The pros and cons of trekking the Rongai route
The Rongai route trek up Kilimanjaro is a more expensive option as there is more travel involved to get you to the other side of the mountain. And also because it is longer, with a two day descent using the Marangu Route. It is also said to be not as varied landscape wise, but we don’t agree, as it does offer spectacular views over the Kenyan plains, and the descent route is also stunning. Because this is still a quiet route, but gaining popularity, it is a good time to experience it now while wildlife, such as colobus and blue monkeys, still outnumbers trekkers. Rongai is also a good option during the rainy season because the north side of the mountain gets less rain. It is also good for those who are wary of steep climbs, as this way is gradual and steady, with good options for sleeping at lower altitudes.

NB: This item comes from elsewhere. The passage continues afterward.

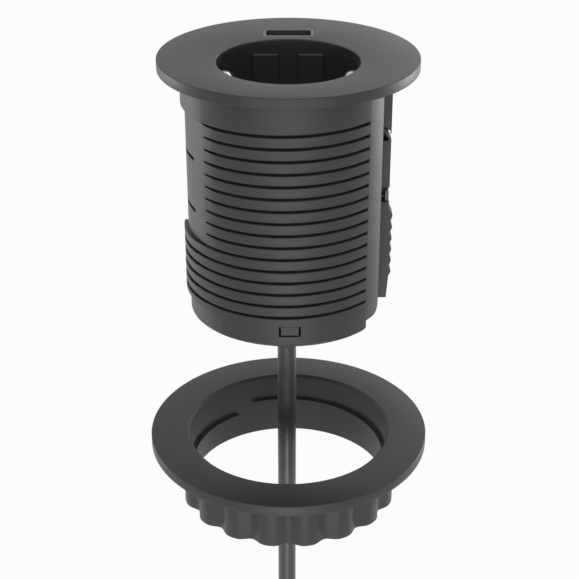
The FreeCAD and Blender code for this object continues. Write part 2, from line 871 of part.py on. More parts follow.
def port_contacts():
    face = port_y + 0.85 - tongue_t / 2
    z1 = flange_t - tongue_drop - 1.0
    z0 = port_end + port_sheet + tongue_root
    return [
        box(x - port_contact_width / 2, x + port_contact_width / 2, face - port_contact_t, face,
            z0, z1)
        for x in [(i - 1.5) * port_contact_pitch for i in range(4)]
    ]


def charger_board():
    return box(-board_x / 2, board_x / 2, board_back, board_face, -board_depth, -board_top)


def transformer():
    x, y, z = transformer_size
    core = box(-x / 2, x / 2, board_back - y, board_back, -transformer_top - z, -transformer_top)
    winding = box(-x / 2 - transformer_collar, x / 2 + transformer_collar,
                  board_back - y + transformer_step, board_back - transformer_step,
                  -transformer_top - z + transformer_flange, -transformer_top - transformer_flange)
    return fused(core, winding)


def capacitors():
    z1 = port_end - capacitor_port_gap
    y = board_face + capacitor_r
    cans = []
    for x in (-capacitor_x, capacitor_x):
        can = rod(capacitor_r, x, y, z1 - capacitor_length, z1)
        groove_low = z1 - 7 * capacitor_groove
        groove_high = z1 - 5 * capacitor_groove
        groove = rod(capacitor_r + 1, x, y, groove_low, groove_high).cut(
            rod(capacitor_r - capacitor_groove, x, y, groove_low, groove_high)
        )
        cans.append(can.cut(groove))
    return cans


def board_chips():
    x, y, z = chip_size
    return [
        box(cx - x / 2, cx + x / 2, board_face, board_face + y, rise - board_depth,
            rise - board_depth + z)
        for cx, rise in chip_places
    ]


# Inner leads, from the end of the lead's sheath to the three terminals.


def inner_lead(start_x, start_y, end_x, end_y, end_z):
    return bent_rod(
        wire_r,
        (
            (start_x, start_y, sheath_top),
            (start_x, start_y, sheath_top + lead_run),
            (end_x, end_y, cover_bottom - lead_run),
            (end_x, end_y, end_z),
        ),
    )


# Bottom cover with its snap tabs and cord grip.


def bottom_cover():
    disc = rod(foot_cover_r, 0, 0, foot_cover_bottom, foot_cover_top)
    pieces = []
    tab_top = -snap_window_top - (snap_window_height - snap_tab_height) / 2
    for angle in (0.0, 180.0):
        rim = sector(foot_cover_r - foot_rim_wall, foot_cover_r, angle - foot_rim_half_angle,
                     angle + foot_rim_half_angle, foot_cover_top, foot_cover_top + foot_rim_height)
        tab = box(-snap_tab_width / 2, snap_tab_width / 2, -land_r + snap_tab_inset,
                  -foot_cover_r + snap_tab_root, tab_top - snap_tab_height, tab_top)
        pieces += [rim, turned_round(tab, angle)]
    saddle = box(cord_x - grip_half_width, cord_x + grip_half_width, grip_gap, grip_back,
                 foot_cover_top, grip_top)
    body = fused(disc, *pieces, saddle)
    rail_notch = rail_width / 2 + rail_cover_gap
    cuts = [
        box(channel_r - 0.5 - rail_cover_gap, foot_cover_r + 1, -rail_notch, rail_notch,
            foot_cover_bottom - 1, foot_cover_top + 1),
        rod(gland_neck_r + 0.1, cord_x, 0, foot_cover_bottom - 1, foot_cover_top + 1),
        rod(gland_flange_r + 0.3, cord_x, 0, foot_cover_top, foot_cover_top + gland_inner_t + 0.3),
        rod(cord_r + cord_clearance, cord_x, 0, foot_cover_top, grip_top + 1),
    ]
    cuts += [
        cross_rod(screw_r + screw_clearance, (cord_x + side * grip_screw_x, 0, grip_z), (0, 1, 0),
                  grip_back - 0.6)
        for side in (-1, 1)
    ]
    return body.cut(Part.makeCompound(cuts))


def cord_grip_bar():
    low = grip_z - grip_bar_height / 2
    bar = box(cord_x - grip_half_width, cord_x + grip_half_width, -grip_front, -grip_gap, low,
              low + grip_bar_height)
    cuts = [rod(cord_r + cord_clearance, cord_x, 0, low - 1, low + grip_bar_height + 1)]
    cuts += [
        cross_rod(screw_r + 0.2, (cord_x + side * grip_screw_x, -grip_front - 1, grip_z),
                  (0, 1, 0), grip_front + 1)
        for side in (-1, 1)
    ]
    return bar.cut(Part.makeCompound(cuts))


def grip_screws():
    return [
        cross_screw((cord_x + side * grip_screw_x, -grip_front, grip_z), (0, 1, 0),
                    grip_front + grip_back - 1.2)
        for side in (-1, 1)
    ]


def cord_gland():
    bore = cord_r + cord_clearance
    collar_foot = foot_cover_bottom - gland_collar_t
    body = turned(
        (bore, gland_end, 0), (gland_cone_end_r, gland_end, 0),
        (gland_cone_top_r, collar_foot, 0), (gland_flange_r, collar_foot, 0.6),
        (gland_flange_r, foot_cover_bottom, 0), (gland_neck_r, foot_cover_bottom, 0),
        (gland_neck_r, foot_cover_top, 0), (gland_flange_r, foot_cover_top, 0),
        (gland_flange_r, foot_cover_top + gland_inner_t, 0.6),
        (bore, foot_cover_top + gland_inner_t, 0),
    )
    return moved(body, cord_x)


# Lock ring: thin flange, lobed grip skirt and one turn of thread rib.


def lobed_outline(z):
    middle_r = (ring_lobe_r + ring_valley_r) / 2
    step = 360.0 / ring_lobes

    def at(r, angle):
        a = math.radians(angle - 90.0)
        return FreeCAD.Vector(r * math.cos(a), r * math.sin(a), z)

    edges = []
    for i in range(ring_lobes):
        crest = step * (i + 0.5)
        edges.append(
            Part.Arc(at(middle_r, crest - 0.29 * step), at(ring_lobe_r, crest),
                     at(middle_r, crest + 0.29 * step)).toShape()
        )
        edges.append(
            Part.Arc(at(middle_r, crest + 0.29 * step), at(ring_valley_r, crest + step / 2),
                     at(middle_r, crest + 0.71 * step)).toShape()
        )
    return Part.Wire(edges)


def lock_ring():
    top = -ring_top
    under = top - ring_flange_t
    flange = turned(
        (ring_bore_r + ring_edge, top, 0), (ring_flange_r, top, 0.3), (ring_flange_r, under, 0.5),
        (ring_bore_r, under, 0), (ring_bore_r, top - ring_edge, 0),
    )
    skirt = Part.Face(lobed_outline(ring_bottom)).extrude(FreeCAD.Vector(0, 0, under - ring_bottom))
    hole = turned(
        (0, ring_bottom - 1, 0), (ring_bore_r + ring_foot_edge, ring_bottom - 1, 0),
        (ring_bore_r + ring_foot_edge, ring_bottom, 0),
        (ring_bore_r, ring_bottom + ring_foot_edge, 0), (ring_bore_r, under + 1, 0),
        (0, under + 1, 0),
    )
    tip_r = land_r - rib_bite
    root_r = ring_bore_r + 0.2
    profile = (
        (tip_r, -rib_t / 2), (root_r, -rib_root_t / 2), (root_r, rib_root_t / 2), (tip_r, rib_t / 2)
    )
    rib_end = rib_start_angle + rib_turn
    front_z = top - rib_top_drop - pitch * rib_end / 360.0
    rib = helical_bar(profile, front_z, rib_start_angle, rib_end)
    return fused(fused(flange, skirt).cut(hole), rib)


# Lead, hank, tie and plug.


def racetrack(r, y0, y1):
    slab = box(cord_x - r, cord_x + r, y0, y1, hank_foot_z, hank_fold_z)
    ends = [cross_rod(r, (cord_x, y0, z), (0, 1, 0), y1 - y0) for z in (hank_fold_z, hank_foot_z)]
    return fused(slab, *ends)


def cord_hank():
    outer = racetrack(hank_outer, hank_front, hank_back)
    rims = [edge for edge in outer.Edges if edge.BoundBox.YLength < 0.01]
    outer = outer.makeFillet(hank_edge, rims)
    return outer.cut(racetrack(hank_inner, hank_front - 1, hank_back + 1))


def cable_tie():
    middle = (hank_fold_z + hank_foot_z) / 2
    inner = hank_outer + tie_gap
    outer = inner + tie_t
    z0 = middle - tie_width / 2
    z1 = middle + tie_width / 2

    def band(r, y_gap):
        y0 = hank_front - y_gap
        y1 = hank_back + y_gap
        corner = hank_edge + y_gap
        return plate(
            (
                (cord_x - r, y0, corner), (cord_x + r, y0, corner),
                (cord_x + r, y1, corner), (cord_x - r, y1, corner),
            ),
            "z", z0, z1,
        )

    return band(outer, tie_gap + tie_t).cut(band(inner, tie_gap))


def plug_body():
    z = plug_top
    body = turned(
        (0, plug_face, 0), (plug_r, plug_face, 1.0), (plug_r, plug_face + plug_face_height, 2.0),
        (plug_grip_r, plug_face + plug_face_height + plug_shoulder, 3.0),
        (plug_grip_r - plug_grip_taper, z - plug_relief_length, 4.0),
        (plug_relief_r + plug_relief_flare, z - plug_relief_length + plug_relief_step, 1.5),
        (plug_relief_r, z, 0), (0, z, 0),
    )
    cuts = []
    for side in (-1, 1):
        y0, y1 = sorted((side * plug_flat, side * (plug_r + 1)))
        side_top = plug_face + plug_side_depth
        half_flat = key_gap / 2 + key_width + strip_side_gap
        flat = box(-half_flat, half_flat, y0, y1, plug_face - 1, side_top)
        rib = box(-plug_rib / 2, plug_rib / 2, y0, y1, plug_face - 1, side_top)
        cuts.append(flat.cut(rib))
        x0, x1 = sorted((side * (plug_r - strip_recess), side * (plug_r + 1)))
        half_channel = strip_width / 2 + strip_side_gap
        cuts.append(box(x0, x1, -half_channel, half_channel, plug_face - 1,
                        plug_face + strip_length + strip_end_gap))
    cuts += [rod(plug_pin_r, 0, y, plug_face - 1, plug_face + plug_pin_root)
             for y in (-pin_spacing / 2, pin_spacing / 2)]
    return moved(body.cut(Part.makeCompound(cuts)), tail_x, tail_y)


def plug_pins():
    pins = []
    for y in (-pin_spacing / 2, pin_spacing / 2):
        pin = moved(
            turned(
                (0, -plug_pin_length, 0), (plug_pin_r, -plug_pin_length, 1.6),
                (plug_pin_r, plug_pin_root, 0), (0, plug_pin_root, 0),
            ),
            tail_x, tail_y + y, plug_face,
        )
        pins.append(pin)
    return pins


def plug_earth_strips():
    strips = []
    for side in (-1, 1):
        inner_x = plug_r - strip_recess
        x0, x1 = sorted((side * inner_x, side * (inner_x + strip_t)))
        strips.append(
            box(tail_x + x0, tail_x + x1, tail_y - strip_width / 2, tail_y + strip_width / 2,
                plug_face, plug_face + strip_length)
        )
    return strips


save("housing", housing())
save("socket_insert", socket_insert())
save("earth_clips", earth_clips())
for name, y in zip(("live_contact", "neutral_contact"), contact_places()):
    save(name, pin_contact(y))
save("terminal_screws", *terminal_screws())
save("contact_cover", contact_cover())
save("insert_screws", *insert_screws())
save("charging_port_shell", port_shell())
save("charging_port_tongue", port_tongue())
save("charging_port_contacts", *port_contacts())
save("charger_board", charger_board())
save("charger_transformer", transformer())
save("board_capacitors", *capacitors())
save("board_chips", *board_chips())
save("live_lead", inner_lead(cord_x + 1.25, 0.75, terminal_x, contact_places()[0],
                             contact_bottom + 3.9))
save("neutral_lead", inner_lead(cord_x + 1.25, -1.4, terminal_x, contact_places()[1],
                                contact_bottom + 3.9))
save("earth_lead", inner_lead(cord_x - 1.4, -0.3, -terminal_x, recess_y, earth_screw_z() + 1.5))
save("bottom_cover", bottom_cover())
save("cord_grip_bar", cord_grip_bar())
save("grip_screws", *grip_screws())
save("cord_gland", cord_gland())
save("cord_entry", rod(cord_r, cord_x, 0, gland_end, sheath_top))
save("lock_ring", lock_ring())
save("power_cord", rod(cord_r, cord_x, 0, -hank_top, gland_end))
hank = cord_hank()
save("cord_hank", hank)
save("cord_tie", cable_tie())
save("power_cord_tail", rod(cord_r, tail_x, tail_y, plug_top, hank_foot_z).cut(hank))
save("plug_body", plug_body())
save("plug_pins", *plug_pins())
save("plug_earth_strips", *plug_earth_strips())
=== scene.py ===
# %% [markdown]
# # A desk socket, its lock ring and its lead
#
# The real object is a round socket unit for a desk top. A flanged tube with an interrupted thread
# drops into a hole in the desk. A ring comes up the lead from below and screws onto the tube. The
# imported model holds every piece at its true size, and this script gives the pieces their finish.
# The first cell loads that model. Its nodes are Blender objects already, in metres, so a new piece
# needs no fitting: it is made where the model says.

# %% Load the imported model
import math

import bpy
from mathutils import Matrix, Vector


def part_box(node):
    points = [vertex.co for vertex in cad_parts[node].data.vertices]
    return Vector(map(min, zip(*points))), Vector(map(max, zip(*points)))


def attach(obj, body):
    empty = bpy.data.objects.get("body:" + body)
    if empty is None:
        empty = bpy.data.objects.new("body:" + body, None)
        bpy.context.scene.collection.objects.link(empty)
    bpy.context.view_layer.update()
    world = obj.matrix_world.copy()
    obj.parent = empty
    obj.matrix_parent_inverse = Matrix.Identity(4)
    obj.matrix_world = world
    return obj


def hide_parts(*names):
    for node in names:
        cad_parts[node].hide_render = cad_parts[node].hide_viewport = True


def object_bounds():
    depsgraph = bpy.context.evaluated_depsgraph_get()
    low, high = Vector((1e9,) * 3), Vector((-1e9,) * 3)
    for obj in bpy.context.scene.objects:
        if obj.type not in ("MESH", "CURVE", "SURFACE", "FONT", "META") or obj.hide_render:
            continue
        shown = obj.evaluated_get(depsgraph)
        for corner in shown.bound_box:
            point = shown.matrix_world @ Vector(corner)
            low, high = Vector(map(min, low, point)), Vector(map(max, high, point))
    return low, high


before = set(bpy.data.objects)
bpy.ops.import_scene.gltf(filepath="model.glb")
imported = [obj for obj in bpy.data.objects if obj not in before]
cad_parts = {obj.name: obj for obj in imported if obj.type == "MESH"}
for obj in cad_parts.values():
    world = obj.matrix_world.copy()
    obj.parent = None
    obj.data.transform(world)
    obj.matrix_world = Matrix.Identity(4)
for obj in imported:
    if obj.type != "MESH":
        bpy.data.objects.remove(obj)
cad_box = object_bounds()
MM = 0.001

# %% [markdown]
# ## The camera comes first
#
# A picture can only be compared when it is taken from the same place. The photograph was taken
# from above and in front, with a long lens. The numbers were worked out from the flange's two
# edges and from the ring, whose true shapes are circles.

# %% Camera
CAMERA_PLACE = (0.305 * MM, -358.571 * MM, 116.247 * MM)
CAMERA_FALL = 27.222
CAMERA_LENS = 85.44
SENSOR_WIDTH = 36.0

camera_data = bpy.data.cameras.new("camera")
camera_data.lens = CAMERA_LENS
camera_data.sensor_width = SENSOR_WIDTH
camera_data.clip_start = 0.01
camera = bpy.data.objects.new("camera", camera_data)
camera.location = CAMERA_PLACE
camera.rotation_euler = (math.radians(90 - CAMERA_FALL), 0, 0)
bpy.context.scene.collection.objects.link(camera)
bpy.context.scene.camera = camera
print("camera is", round(camera.location.length, 3), "m from the flange")

# %% [markdown]
# ## Sizes that several pieces share
#
# The radii of the tube are written once here, with the heights that several pieces meet at. The
# ring round the tube and the pieces inside it are worked out from these names. The boxes of the
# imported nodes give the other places.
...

Andrew Appleyard , keen Kili trekker and expert from our leading Kilimanjaro supplier, Exodus: “The Rongai route for me is the most beautiful way of going up the mountain, mainly because I love being in Mawenzi, the twin peak of Kilimanjaro. It’s on the old crater, so you actually sleep by the crater lake. But also it’s better for acclimatizing; you walk high and sleep low. Our success rate on Rongai is 86 percent up to Gillman’s Point on the crater rim , and 76 percent up to the summit. We’ve been operating down there for decades.”